Michael Schaefer, 18, a politically conservative college freshman from Youngstown, Ohio, said he was in the sixth grade when some classmates came out as gay, and had a number of transgender students as friends in high school.  “For over half my life, I’ve been shown the other side of sexuality and gender,” he said. “I don’t care about their sex or gender, I just care about the individual.”
Contrary to conventional wisdom, Americans’ political and social views do not tend to drift to the right as they age, according to Kim Parker, who oversees research into social demographic trends at the Pew Research Center.
“The differences we see across age groups have more to do with the unique historical circumstances in which they come of age,” she said, noting that demographers have not seen a generational pattern of growing more conservative or more Republican over time.

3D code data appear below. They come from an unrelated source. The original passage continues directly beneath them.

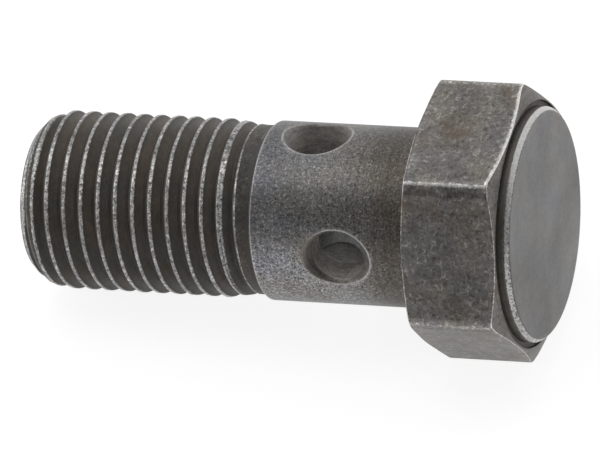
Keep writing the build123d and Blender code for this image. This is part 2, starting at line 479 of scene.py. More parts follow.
def drilling_wall(shell, passages, radius, level, column, dull, painted_hole_shade, outer, inner):
    """One wall of a drilling, from its window in the shank to its window in the bore. Points are worked
    out by their distance q from the drilling's axis and angle turn about it: on a cylinder of radius R
    such a point is q sin(turn) along the bolt and asin(q cos(turn) / R) round it, and in the hole its
    height h above the bolt's axis is given instead, so its radius is sqrt(h^2 + q^2 cos(turn)^2).
    The rim is least worn, and the countersink darkest with painted shade, at the angle dull about the drilling's axis.
    The wall's shade value is the least painted shade that the whole wall gets: it darkens the far walls seen through
    the holes, and the line at the lip into the bore."""
    middle = 2 * math.pi * column / COLUMNS
    bore, drill, rim = passages.bore, passages.drilling, passages.rim

    def turn_of(places, wide):
        return np.arctan2(places[0] - level, (places[1] - middle) * wide)

    def on_cylinder(q, turn, wide):
        return np.array([level + q * np.sin(turn), np.arcsin(np.clip(q * np.cos(turn) / wide, -1, 1)) + middle])

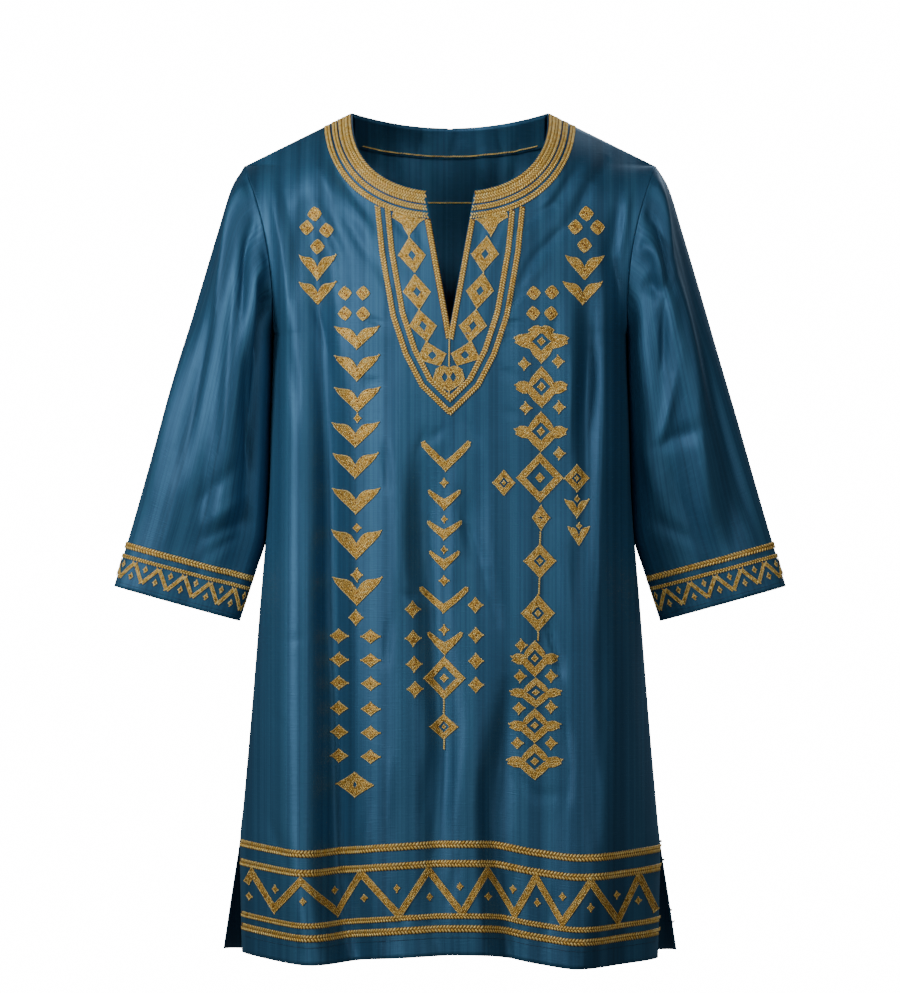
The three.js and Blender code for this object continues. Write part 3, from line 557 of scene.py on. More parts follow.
class Panel:
    """The front or the back: where its cloth lies for each place of the cut."""

    def __init__(self, sign, levels, folds, sag, reach, flutes, creases):
        self.sign, self.levels, self.folds, self.sag = sign, levels, folds, sag
        self.reach, self.flutes, self.creases = reach, flutes, creases
        self.outward = -sign

    def side_edge(self, z):
        """x and stand-out of the side edge: the shoulder tip, then the armhole, then the side seam."""
        level = along(self.levels, z)
        cosine = np.clip(1 - 2 * (SHOULDER_TIP_Z - z) / (SHOULDER_TIP_Z - ARMHOLE_BOTTOM_Z), -1, 1)
        arm_x, _, arm_out = armhole_line(cosine, self.reach)
        below = z <= ARMHOLE_BOTTOM_Z
        above = z >= SHOULDER_TIP_Z
        edge = np.where(below, level[..., 0], np.where(above, SHOULDER_TIP_X, arm_x))
        return edge, np.where(below, level[..., 2], np.where(above, 0, arm_out)), level[..., 1]

    def stand_out(self, x, z):
        """A superellipse between the side edges, rounded over at the shoulder seam, and the broad folds."""
        edge, edge_out, reach = self.side_edge(z)
        across = np.minimum(np.abs(x) / edge, 1)
        below = np.clip((shoulder_line(x) - z) / SHOULDER_ROUND_OVER, 0, 1)
        section = bulge(across, SECTION_SQUARENESS)
        middle = reach * (1 - (1 - below) ** SHOULDER_ROUND_POWER) * section
        folds = np.zeros(np.shape(middle))
        for top_z, top_x, hem_x, depth, top_spread, hem_spread in self.folds:
            t = np.clip((top_z - z) / (top_z - HEM), 0, 1)
            centre = top_x + (hem_x - top_x) * t
            spread = top_spread + (hem_spread - top_spread) * t
            folds += depth * t**1.2 * np.exp(-(((x - centre) / spread) ** 2))
        return np.hypot(middle, edge_out * across**4) + folds * section

    def base(self, x, z):
        """The solid's outer surface."""
        drop = along(self.sag, x)[..., 0] * smoothstep(-z, -SAG_FROM, -VENT_TOP)
        y = self.sign * (self.stand_out(x, z) + SEAM_GAP / 2)
        return np.stack(np.broadcast_arrays(x, y, z - drop), axis=-1)

    def points(self, x, z):
        """The solid's surface with the creases, which fade out at the side seams and the shoulder."""
        place = self.base(x, z)
        edge, _, _ = self.side_edge(z)
        inside = np.clip((edge - np.abs(x)) / SIDE_FADE, 0, 1)
        inside = inside * np.clip((shoulder_line(x) - z) / SHOULDER_FADE, 0, 1)
        height = (crease_height(self.creases, x, z) + flute_height(self.flutes, x, z)) * inside
        return place + np.array((0, self.sign, 0)) * height[..., None]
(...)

The Republican Party has lost younger Americans like Travis Gaither, though, as it has moved farther to the right on issues like immigration, gun control and climate change.
Mr. Gaither, who grew up in Tennessee, described his parents as “typical southern white Republicans” who belong to two country clubs and are active in the Chamber of Commerce. But Mr. Gaither, 20, was chairman of the High School Democrats of Tennessee during his senior year, a political transformation fueled by his liberal social views and cemented by his outrage over Mr. Trump’s hard-line policies.
The Pew study found that two-thirds of Mr. Gaither’s generation believe, as he does, that black people are treated less fairly than whites in the United States.
“I feel like I’ve moved toward the left, as the Republican Party has shifted toward the right,” he said.
Good!  Let's hope the phenomenon accelerates and that the GOP goes the way of the Whigs sooner as opposed to later.